> **OBJECTIVE**
Write out all of the data exactly as it appears.

> **PROVIDED DATA**
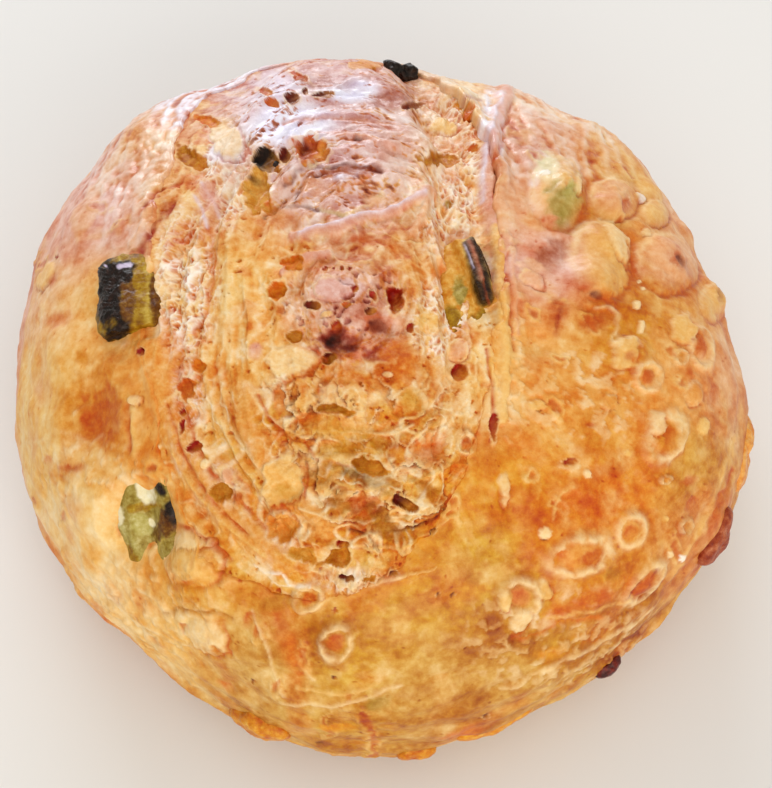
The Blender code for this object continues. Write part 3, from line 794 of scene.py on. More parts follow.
def in_picture(points):
    """Where points in mm show in the picture, in pixels."""
    offset = (points + (*SHIFT, 0)) * MM - CAMERA_EYE
    depth = -offset @ CAMERA_BACK
    x = PICTURE_WIDTH / 2 + FOCAL_PIXELS * (offset @ CAMERA_RIGHT) / depth
    y = PICTURE_HEIGHT / 2 - FOCAL_PIXELS * (offset @ CAMERA_UP) / depth
    return x, y


def facing(base):
    """1 where the smooth loaf faces the camera and 0 where it turns away."""
    flat = np.maximum(np.hypot(base[:, 0], base[:, 1]), 1e-6)
    ring = ring_radius(np.arctan2(base[:, 1], base[:, 0]))
    rise = base[:, 2] - WAIST
    power = np.where(rise > 0, DOME_POWER, TUCK_POWER)
    half_height = np.where(rise > 0, HEIGHT - WAIST, TUCK_DEPTH)
    outwards = (flat / ring) ** (power - 1) / ring
    upwards = np.sign(rise) * (np.abs(rise) / half_height) ** (power - 1) / half_height
    sideways = base[:, :2] / flat[:, None] * outwards[:, None]
    normal = unit(np.concatenate([sideways, upwards[:, None]], axis=1))
    to_eye = unit(CAMERA_EYE - base * MM)
    return smooth_step(np.einsum("ij,ij->i", normal, to_eye), -0.02, 0.08)


def oval(x, y, middle_x, middle_y, half_x, half_y, turn=0):
    """0 at the middle of an oval in the picture and 1 at its edge."""
    cos, sin = math.cos(math.radians(turn)), math.sin(math.radians(turn))
    across, down = x - middle_x, y - middle_y
    return np.hypot((across * cos - down * sin) / half_x, (across * sin + down * cos) / half_y)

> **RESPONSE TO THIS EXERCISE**
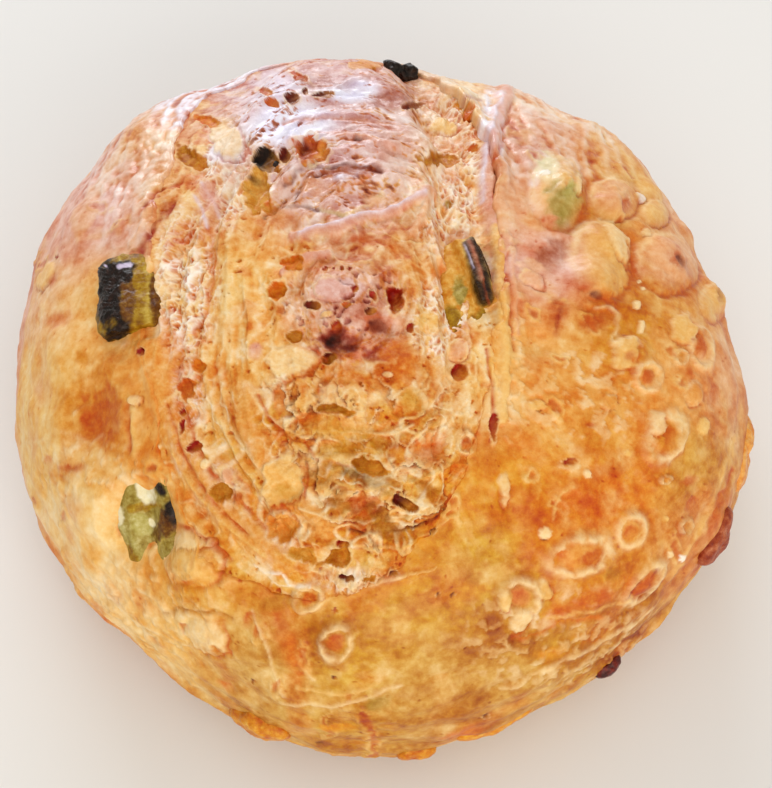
The Blender code for this object continues. Write part 3, from line 794 of scene.py on. More parts follow.
def in_picture(points):
    """Where points in mm show in the picture, in pixels."""
    offset = (points + (*SHIFT, 0)) * MM - CAMERA_EYE
    depth = -offset @ CAMERA_BACK
    x = PICTURE_WIDTH / 2 + FOCAL_PIXELS * (offset @ CAMERA_RIGHT) / depth
    y = PICTURE_HEIGHT / 2 - FOCAL_PIXELS * (offset @ CAMERA_UP) / depth
    return x, y


def facing(base):
    """1 where the smooth loaf faces the camera and 0 where it turns away."""
    flat = np.maximum(np.hypot(base[:, 0], base[:, 1]), 1e-6)
    ring = ring_radius(np.arctan2(base[:, 1], base[:, 0]))
    rise = base[:, 2] - WAIST
    power = np.where(rise > 0, DOME_POWER, TUCK_POWER)
    half_height = np.where(rise > 0, HEIGHT - WAIST, TUCK_DEPTH)
    outwards = (flat / ring) ** (power - 1) / ring
    upwards = np.sign(rise) * (np.abs(rise) / half_height) ** (power - 1) / half_height
    sideways = base[:, :2] / flat[:, None] * outwards[:, None]
    normal = unit(np.concatenate([sideways, upwards[:, None]], axis=1))
    to_eye = unit(CAMERA_EYE - base * MM)
    return smooth_step(np.einsum("ij,ij->i", normal, to_eye), -0.02, 0.08)


def oval(x, y, middle_x, middle_y, half_x, half_y, turn=0):
    """0 at the middle of an oval in the picture and 1 at its edge."""
    cos, sin = math.cos(math.radians(turn)), math.sin(math.radians(turn))
    across, down = x - middle_x, y - middle_y
    return np.hypot((across * cos - down * sin) / half_x, (across * sin + down * cos) / half_y)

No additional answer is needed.